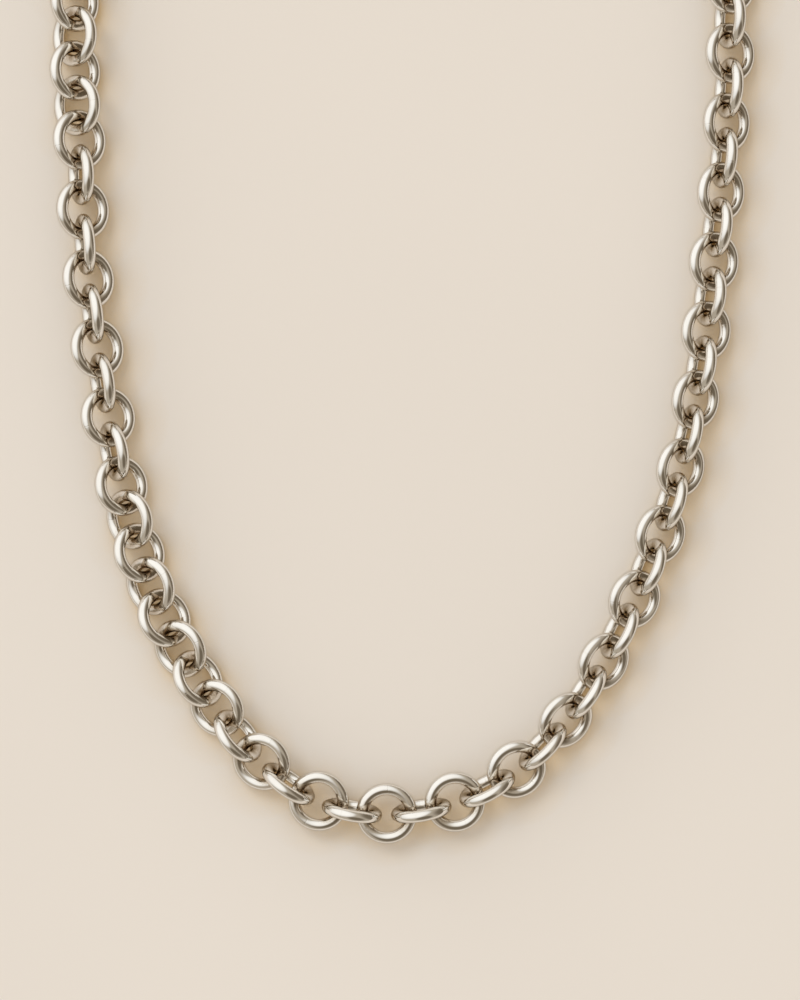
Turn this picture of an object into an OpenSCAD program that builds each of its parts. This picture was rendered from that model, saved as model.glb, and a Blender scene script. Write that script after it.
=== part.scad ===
// Rolo chain necklace: round wire links, each turned about a quarter against the next,
// hooked into a closed loop and laid flat, with a plain ring clasp at the back of the neck.
// Millimetres. X is across the loop, Y runs from the bottom of the loop to the clasp,
// and Z is up from the surface that the chain lies on.

/* [Links] */
// Outside diameter of a link
link_od = 9.2; // [9:0.1:10.5]
// Thickness of the round wire that the links are bent from
wire_d = 1.8; // [1.4:0.1:2]
// Slack between two hooked links, along the chain
link_play = 0.35; // [0.3:0.05:0.5]

/* [Clasp] */
// Outside diameter of the clasp's ring
clasp_od = 9; // [8.6:0.1:10]
// Thickness of the clasp's round tube
tube_d = 2; // [1.6:0.1:2.2]
// Thickness of the eye's wire
eye_wire_d = 1.2; // [1:0.1:1.4]
// Space in the eye, round the wire of the link that it holds
eye_clearance = 0.5; // [0.4:0.05:0.6]

/* [Lay] */
// Lean of the open links at the bottom of the loop, in degrees from flat
bottom_lean = 6; // [0:1:10]
// Lean of the open links along the strands
open_lean = 37; // [25:1:42]
// Lean of the upright links between them
upright_lean = 73; // [65:1:75]
// Lean of all links low on the left strand, where they lie alike
low_lean = 38; // [36:1:45]
// Lean of all links behind the neck
back_lean = 43; // [38:1:50]
// Most that a single link strays from those leans
stray_lean = 3; // [0:0.5:5]

/* [Hidden] */
$fn = 48;

link_r = (link_od - wire_d) / 2;
link_id = link_od - 2 * wire_d;
ring_r = (clasp_od - tube_d) / 2;
eye_id = wire_d + 2 * eye_clearance;
eye_r = (eye_id + eye_wire_d) / 2;

// Where the middle of the chain runs, as chosen points from the bottom link up the right side.
ROUTE_RIGHT = [[-2, -47], [9, -45], [18, -40], [26, -31.5], [32.5, -20.5], [38, -8], [42, 4.5],
               [45, 19], [47, 35], [48.7, 53], [49.5, 69]];
// The same down the left side, from the top to the last point before the bottom link.
ROUTE_LEFT = [[-48.8, 69], [-48, 53], [-47, 36], [-44.5, 17], [-41.5, 1], [-37, -14], [-30.5, -26.5],
              [-22, -38], [-12.5, -45]];
// The stretch behind the neck is half a circle between the two strands.
back_middle = [0.4, 82.3];
back_r = 49.2;
back_turns = [15 : 30 : 165];
route_back = [for (a = back_turns) back_middle + back_r * [cos(a), sin(a)]];
route = concat(ROUTE_RIGHT, route_back, ROUTE_LEFT);

// A smooth closed curve through the points. Its slope at a point is that of the line between
// the two neighbours, and a cubic joins each pair of points.
route_count = len(route);
curve_steps = 12;
function stop(i) = route[(i + route_count) % route_count];
function reach(i) = norm(stop(i + 1) - stop(i));
function slope(i) = (stop(i + 1) - stop(i - 1)) / (reach(i) + reach(i - 1));
function curve(i, u) =
    let (u2 = u * u, u3 = u2 * u)
    (2 * u3 - 3 * u2 + 1) * stop(i) + (u3 - 2 * u2 + u) * reach(i) * slope(i)
    + (3 * u2 - 2 * u3) * stop(i + 1) + (u3 - u2) * reach(i) * slope(i + 1);

// The curve as short steps, with the length of chain run up to each.
steps = [for (i = [0 : route_count - 1], j = [0 : curve_steps - 1]) curve(i, j / curve_steps)];
step_count = len(steps);
function step_at(i) = steps[i % step_count];
runs = [for (i = 0, s = 0; i <= step_count; s = s + norm(step_at(i + 1) - step_at(i)), i = i + 1) s];
loop_length = runs[step_count];
x_by_run = [for (i = [0 : step_count]) [runs[i], step_at(i).x]];
y_by_run = [for (i = [0 : step_count]) [runs[i], step_at(i).y]];
function around(s) = s < 0 ? s + loop_length : s >= loop_length ? s - loop_length : s;
function place(s) = [lookup(around(s), x_by_run), lookup(around(s), y_by_run)];

// The clasp takes up this much of the loop, from the middle of one end link to the other.
hook_reach = link_r + ring_r - (wire_d + tube_d) / 2 - link_play;
eye_reach = link_r;
eye_offset = ring_r + tube_d / 2 + eye_r;
clasp_span = hook_reach + eye_offset + eye_reach;

// As many links each side of the bottom one as keep the slack that was asked for, at least.
side_links = ceil((loop_length - clasp_span) / 2 / (link_id - link_play));
pitch = (loop_length - clasp_span) / 2 / side_links;

// Lean of the links about the chain, in degrees from flat. Columns: share of the way from the
// bottom link to the clasp on that side, lean there of the links that are an even number from the
// bottom link, and lean of those between them, which lean the other way. On the upper left strand
// the ones between lie open.
RIGHT_LEANS = [[0, bottom_lean, 90 - bottom_lean], [0.05, bottom_lean + 4, 86 - bottom_lean],
               [0.15, open_lean, upright_lean], [0.67, open_lean, upright_lean],
               [0.76, back_lean, back_lean], [1, back_lean, back_lean]];
LEFT_LEANS = [[0, bottom_lean, 90 - bottom_lean], [0.05, bottom_lean + 4, 86 - bottom_lean],
              [0.11, 30, 68], [0.15, open_lean, 58], [0.2, low_lean, low_lean],
              [0.28, low_lean, low_lean], [0.34, upright_lean, open_lean],
              [0.52, upright_lean, open_lean], [0.57, back_lean, back_lean], [1, back_lean, back_lean]];
function share(k) = abs(k) / side_links;
function lean(k, column) =
    lookup(share(k), [for (row = k < 0 ? LEFT_LEANS : RIGHT_LEANS) [row[0], row[column]]]);
function even_turn(k) = lean(k, 1);
function between_turn(k) = 180 - lean(k, 2);
// Each link strays a little from that, by steps that never repeat.
stray_turn = 137.5;
function stray(k) = stray_lean * sin(k * stray_turn) * min(1, share(k) * 8);
function turned(k) = (k % 2 == 0 ? even_turn(k) : between_turn(k)) + stray(k);

// How far a ring's lowest point lies below its middle.
function ring_drop(r, wire, turn) = r * abs(sin(turn)) + wire / 2;
// The links that stand on the surface carry the ones between, which hang in them by half the slack.
// An upright link can carry even a flat one, but only within this many links of it.
hang = link_play / 2;
carried_links = ceil(link_r / hang);
function held_by(j, k) = ring_drop(link_r, wire_d, turned(j)) - hang * abs(j - k);
function link_z(k) =
    let (first = max(k - carried_links, -side_links), last = min(k + carried_links, side_links))
    max([for (j = [first : last]) held_by(j, k)]);

// The middle of link k in the plane, and the way that it points: halfway between the lines to
// its two neighbours, where the two end links have each other across the clasp.
function link_xy(k) = place(k * pitch);
function run_from(k) = k == -side_links ? link_xy(side_links) : link_xy(k - 1);
function run_to(k) = k == side_links ? link_xy(-side_links) : link_xy(k + 1);
function unit(v) = v / norm(v);
function heading_vector(k) =
    unit(unit(run_to(k) - link_xy(k)) + unit(link_xy(k) - run_from(k)));
function heading(k) = atan2(heading_vector(k).y, heading_vector(k).x);

// How far link k reaches from its middle along X and Y, as a ring whose axis leans.
function ring_half(r, wire, turn, across) = r * sqrt(1 - pow(sin(turn) * across, 2)) + wire / 2;
function link_half(k) =
    let (way = heading_vector(k))
    [ring_half(link_r, wire_d, turned(k), way.y), ring_half(link_r, wire_d, turned(k), way.x)];

// The clasp lies on the line between the two end links.
clasp_from = link_xy(side_links);
clasp_way = unit(link_xy(-side_links) - clasp_from);
clasp_xy = clasp_from + hook_reach * clasp_way;
clasp_turn = side_links % 2 == 0 ? between_turn(side_links) : even_turn(side_links);
clasp_z = max(link_z(side_links), link_z(-side_links), ring_drop(ring_r, tube_d, clasp_turn));
clasp_half_y = ring_half(ring_r, tube_d, clasp_turn, clasp_way.x);

// The origin is on the surface, in the middle of the whole loop.
all_links = [-side_links : side_links];
low_x = min([for (k = all_links) link_xy(k).x - link_half(k).x]);
high_x = max([for (k = all_links) link_xy(k).x + link_half(k).x]);
low_y = min([for (k = all_links) link_xy(k).y - link_half(k).y]);
high_y = max(clasp_xy.y + clasp_half_y, max([for (k = all_links) link_xy(k).y + link_half(k).y]));
middle = [low_x + high_x, low_y + high_y] / 2;

echo(loop_length = loop_length, side_links = side_links, pitch = pitch, middle = middle);

// A closed ring of round wire in the XY plane.
module wire_ring(r, wire) {
    rotate_extrude()
        translate([r, 0])
            circle(d = wire);
}

// One link, turned about the chain and then along it.
module link(k) {
    translate(concat(link_xy(k) - middle, [link_z(k)]))
        rotate([0, 0, heading(k)])
            rotate([turned(k), 0, 0])
                wire_ring(link_r, wire_d);
}

// Links from the one beside the bottom link to the clasp's eye.
module chain_left() {
    color("silver")
        for (k = [1 : side_links]) link(-k);
}

// The bottom link and those from it to the clasp's ring.
module chain_right() {
    color("lightgray")
        for (k = [0 : side_links]) link(k);
}

// A plain ring clasp with its eye, in one piece.
module clasp() {
    color("gainsboro")
        translate(concat(clasp_xy - middle, [clasp_z]))
            rotate([0, 0, atan2(clasp_way.y, clasp_way.x)])
                rotate([clasp_turn, 0, 0]) {
                    wire_ring(ring_r, tube_d);
                    translate([eye_offset, 0, 0]) wire_ring(eye_r, eye_wire_d);
                }
}

chain_left();
chain_right();
clasp();
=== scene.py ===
"""A rolo chain necklace in polished silver, laid as one whole loop on a pale floor.

Round wire links hook into each other, each about a quarter turn round from the next. A plain ring
clasp closes the loop behind the neck. Metres: X is across the loop, Y runs from the bottom link to the
clasp, and Z is up from the floor.
"""

import math
from dataclasses import dataclass

import bpy
import numpy as np
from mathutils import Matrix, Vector


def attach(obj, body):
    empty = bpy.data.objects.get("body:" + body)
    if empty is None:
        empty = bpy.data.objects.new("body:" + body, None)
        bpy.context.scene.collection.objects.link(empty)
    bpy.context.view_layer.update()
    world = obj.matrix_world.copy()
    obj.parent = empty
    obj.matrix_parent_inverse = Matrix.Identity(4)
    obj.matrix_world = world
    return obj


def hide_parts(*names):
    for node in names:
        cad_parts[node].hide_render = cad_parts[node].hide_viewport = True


bl_info = {
    "name": "Rolo Chain Necklace",
    "version": (1, 0, 0),
    "blender": (4, 5, 0),
    "location": "3D View > Sidebar > Necklace",
    "description": "Makes a polished rolo chain necklace with its floor, light and camera",
    "category": "Add Mesh",
}

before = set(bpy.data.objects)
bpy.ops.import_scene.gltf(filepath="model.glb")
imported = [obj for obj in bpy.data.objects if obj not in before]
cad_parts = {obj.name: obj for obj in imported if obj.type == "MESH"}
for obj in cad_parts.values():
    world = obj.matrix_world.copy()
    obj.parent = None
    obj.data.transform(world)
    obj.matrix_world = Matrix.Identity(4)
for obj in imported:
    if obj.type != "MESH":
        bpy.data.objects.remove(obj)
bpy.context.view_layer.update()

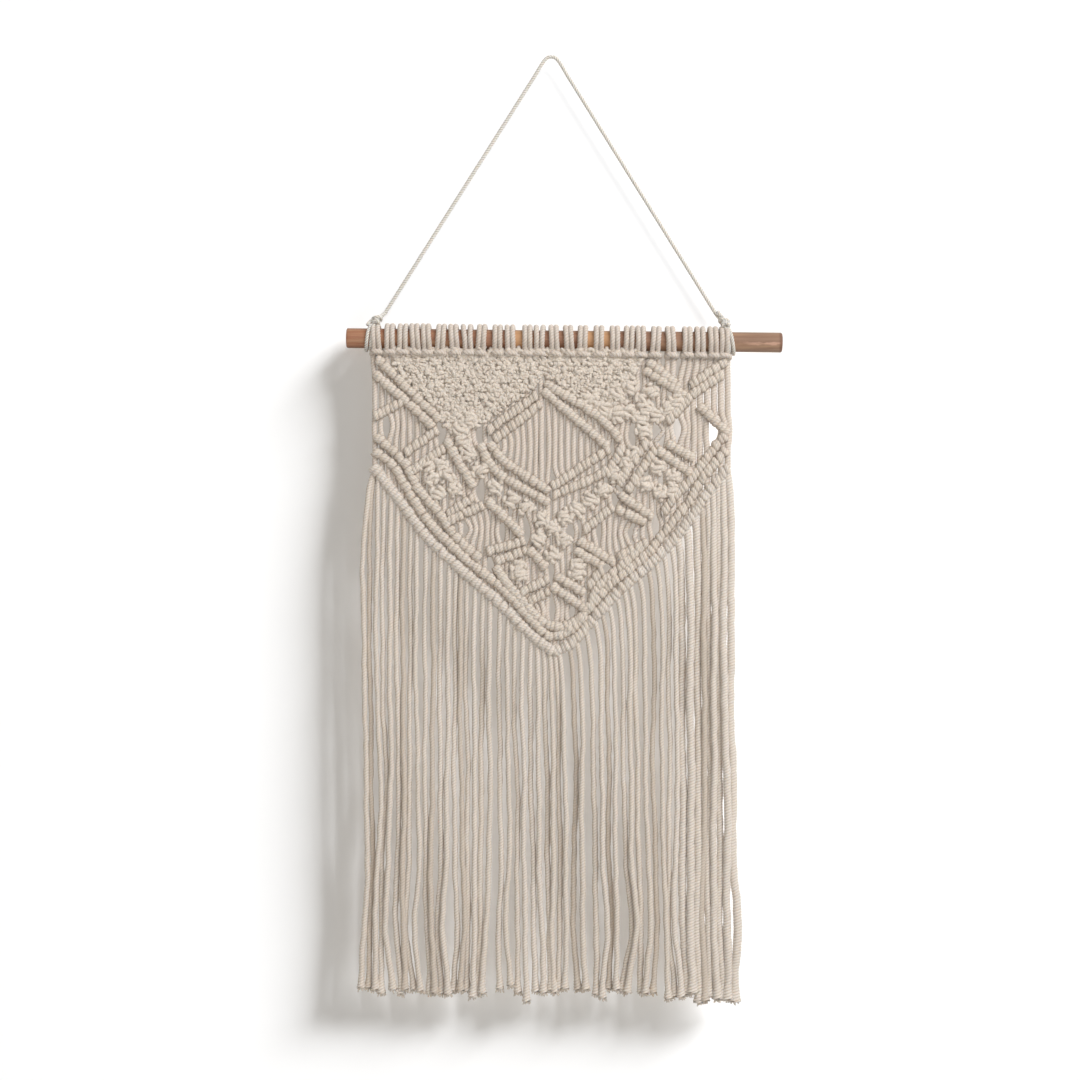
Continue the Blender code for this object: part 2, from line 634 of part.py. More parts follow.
def make_hanger_knot(name, turn_x, runs, collection, operands, material):
    """The hanger's turn round the dowel, drawn up to its knot and joined to the knot's own runs of cord."""
    turn = np.arange(TURN_STEPS) * 2 * math.pi / TURN_STEPS
    up = np.exp(-(np.minimum(turn, 2 * math.pi - turn) / 0.55) ** 2)
    cord = HANGER_DIAMETER / 2
    radius = DOWEL_DIAMETER / 2 + CLEARANCE + cord + TURN_RISE * up
    knot_x = runs[0][2][0]
    line_x = turn_x + (knot_x - turn_x) * 0.42 * up
    ring = []
    for side in range(6):
        across = cord * math.cos(side * math.pi / 3)
        around = radius + cord * math.sin(side * math.pi / 3)
        height = around * np.cos(turn) - dowel_drop(turn_x)
        ring.append(np.stack([line_x + across, -around * np.sin(turn), height], axis=-1))
    made = ring_loft(name, np.stack(ring, axis=1))
    collection.objects.link(made)
    for number, run in enumerate(runs):
        operand = mesh_from_curve(tube_curve(f"{name}_piece_{number}", [run], 1), operands)
        operand.hide_render = True
        operand.display_type = "WIRE"
    union_all(made, operands)
    finish_object(made, material, 60)


def make_panel(collection, material):
    wanted = []
    for bar in HITCH_BARS:
        wanted += hitch_windows(bar.points)
    for patch in NET_PATCHES:
        wanted += net_windows(patch)
    for knot in SQUARE_KNOTS:
        wanted += knot_windows(knot)
    windows = accepted_windows(wanted, panel_x, {})
    panel = Lattice(panel_x, windows, net_valleys())
    bottoms = [max(joint_ends(index, windows)) for index in range(STRAND_COUNT)]
    bottoms[0], bottoms[-1] = bottoms[1], bottoms[-2]
    for index, bottom in enumerate(bottoms):
        panel.add_strand(index, strand_levels(index, windows, panel_top(index), bottom, None))
    finish_object(panel.make("knotted_panel", collection), material)
    return bottoms


def hem_row(bottoms):
    """The drops of the hem, the last row of hitches: clear of the panel at a strand and beside it."""
    return [max(bottoms[max(index - 1, 0):index + 2]) + HEM_GAP for index in range(STRAND_COUNT)]


def make_fringe(bottoms, collection, material):
    hem = hem_row(bottoms)
    tracks = fringe_tracks(hem)

    def fringe_x(index, drop):
        return np.interp(drop, *tracks[index])

    wanted = []
    for index, (here, there) in enumerate(zip(hem, hem[1:])):
        top, bottom = min(here, there), max(here, there)
        wanted.append((index, top, max(bottom, top + SHALLOW_HITCH)))
    floors = {index: max(bottoms[index:index + 2]) + HEM_GAP for index in range(STRAND_COUNT - 1)}
    windows = accepted_windows(wanted, fringe_x, floors)
    fringe = Lattice(fringe_x, windows, set())
    for index, (drops, _) in enumerate(tracks):
        top = min(joint_ends(index, windows))
        bottom = max(joint_ends(index, windows))
        extra = (bottom + SLIM_OFFSET, *drops[2:-1])
        fringe.add_strand(index, strand_levels(index, windows, top, drops[-1], extra))
    finish_object(fringe.make("fringe", collection), material)


def main():
    clear_scene()
    parts = new_collection("macrame_wall_hanging")
    cotton = make_material("cotton", COTTON)
    cotton_cord = make_material("cotton_cord", COTTON_CORD)
    wood = make_material("wood", WOOD)
    make_dowel(parts, wood)
    make_hanger_cord(parts, cotton_cord)
    left_pieces, right_pieces = new_collection("left_knot_pieces"), new_collection("right_knot_pieces")
    make_hanger_knot("hanger_knot_left", LEFT_TURN_X, LEFT_KNOT, parts, left_pieces, cotton_cord)
    make_hanger_knot("hanger_knot_right", RIGHT_TURN_X, RIGHT_KNOT, parts, right_pieces, cotton_cord)
    for number, centre_x in enumerate(LARKS_HEAD_X, 1):
        make_larks_head(number, centre_x, parts, cotton)
    bottoms = make_panel(parts, cotton)
    make_fringe(bottoms, parts, cotton)


main()
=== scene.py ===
# Macrame wall hanging: cotton cord knotted on a wooden rod, hung from a thin cord over a nail.
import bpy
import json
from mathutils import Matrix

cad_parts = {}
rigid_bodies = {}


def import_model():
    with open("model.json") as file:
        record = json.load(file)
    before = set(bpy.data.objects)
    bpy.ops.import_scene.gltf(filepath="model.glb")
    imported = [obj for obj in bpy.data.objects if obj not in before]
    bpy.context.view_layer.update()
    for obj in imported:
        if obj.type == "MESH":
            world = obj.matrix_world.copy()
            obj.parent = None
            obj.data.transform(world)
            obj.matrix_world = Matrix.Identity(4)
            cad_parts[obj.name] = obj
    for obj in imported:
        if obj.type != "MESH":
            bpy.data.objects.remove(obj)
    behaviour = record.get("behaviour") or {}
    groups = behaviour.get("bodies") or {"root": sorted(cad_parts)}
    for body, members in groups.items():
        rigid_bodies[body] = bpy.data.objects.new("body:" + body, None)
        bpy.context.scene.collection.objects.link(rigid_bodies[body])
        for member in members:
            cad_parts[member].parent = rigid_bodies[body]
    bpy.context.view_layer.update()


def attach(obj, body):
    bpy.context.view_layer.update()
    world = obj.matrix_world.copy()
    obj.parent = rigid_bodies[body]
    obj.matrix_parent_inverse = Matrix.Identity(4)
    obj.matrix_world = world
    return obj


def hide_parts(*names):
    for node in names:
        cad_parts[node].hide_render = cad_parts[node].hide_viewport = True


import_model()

import json
import math

import bpy
import numpy as np

mm = 0.001
roll = np.random.default_rng(11)   # every uneven thing below comes from this one seeded source

# The camera looks straight on; drops are measured down from the inside of the hanger's bend, in millimetres.
view = {"middleX": -9.1, "middleDrop": 386.6, "width": 864.0, "lens": 85.0, "sensor": 36.0, "cordFace": -8.0}


def addObject(name, data):
    # A new object in the scene.
    made = bpy.data.objects.new(name, data)
    bpy.context.scene.collection.objects.link(made)
    return made


def placeCamera():
    # The distance is the picture's width times lens over sensor, from the face of the cords.
    camera = bpy.data.cameras.new("camera")
    camera.lens = view["lens"]
    camera.sensor_width = view["sensor"]
    away = view["width"] * view["lens"] / view["sensor"] - view["cordFace"]
    holder = addObject("camera", camera)
    holder.location = (view["middleX"] * mm, -away * mm, -view["middleDrop"] * mm)
    holder.rotation_euler = (math.pi / 2, 0, 0)
    bpy.context.scene.camera = holder


placeCamera()
print("camera set")


# Shapes are worked out in millimetres as x right, y back, z up.
def unit(vectors):
    # Each vector over its own length.
    return vectors / np.maximum(np.linalg.norm(vectors, axis=-1, keepdims=True), 1e-9)


def lengthAlong(points):
    # The length of the line up to each of its points.
    return np.concatenate([[0.0], np.cumsum(np.linalg.norm(np.diff(points, axis=0), axis=1))])


def smoothValue(at, knots, values):
    # The cubic through (knots, values) at each place, with slopes from the neighbours.
    knots, values = np.asarray(knots, float), np.asarray(values, float)
    column = (-1,) + (1,) * (values.ndim - 1)
    slopes = np.gradient(values, knots, axis=0)
    piece = np.clip(np.searchsorted(knots, at, side="right") - 1, 0, len(knots) - 2)
    span = (knots[piece + 1] - knots[piece]).reshape(column)
    t = np.clip((at - knots[piece]).reshape(column) / span, 0, 1)
    return ((2 * t ** 3 - 3 * t ** 2 + 1) * values[piece] + (t ** 3 - 2 * t ** 2 + t) * span * slopes[piece]
            + (3 * t ** 2 - 2 * t ** 3) * values[piece + 1] + (t ** 3 - t ** 2) * span * slopes[piece + 1])


def takeAt(at, run, line):
    # The line's point at each length along it.
    return np.stack([np.interp(at, run, line[:, axis]) for axis in range(line.shape[1])], axis=1)


def smoothPath(points, spacing):
    # A cubic line through the points, then evened by length.
    points = np.asarray(points, float)
    knots = lengthAlong(points)
    line = smoothValue(np.linspace(0, knots[-1], len(points) * 24), knots, points)
    run = lengthAlong(line)
    return takeAt(np.linspace(0, run[-1], max(int(round(run[-1] / spacing)), 2) + 1), run, line)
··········
▶ **Written instruction**:
Give back, word for word, only the lines above from the line holding "in one piece." to the line holding "bpy.context.scene.collection.objects.link(empty)", both included.

▶ **Exercise output**:
// A plain ring clasp with its eye, in one piece.
module clasp() {
    color("gainsboro")
        translate(concat(clasp_xy - middle, [clasp_z]))
            rotate([0, 0, atan2(clasp_way.y, clasp_way.x)])
                rotate([clasp_turn, 0, 0]) {
                    wire_ring(ring_r, tube_d);
                    translate([eye_offset, 0, 0]) wire_ring(eye_r, eye_wire_d);
                }
}

chain_left();
chain_right();
clasp();
=== scene.py ===
"""A rolo chain necklace in polished silver, laid as one whole loop on a pale floor.

Round wire links hook into each other, each about a quarter turn round from the next. A plain ring
clasp closes the loop behind the neck. Metres: X is across the loop, Y runs from the bottom link to the
clasp, and Z is up from the floor.
"""

import math
from dataclasses import dataclass

import bpy
import numpy as np
from mathutils import Matrix, Vector


def attach(obj, body):
    empty = bpy.data.objects.get("body:" + body)
    if empty is None:
        empty = bpy.data.objects.new("body:" + body, None)
        bpy.context.scene.collection.objects.link(empty)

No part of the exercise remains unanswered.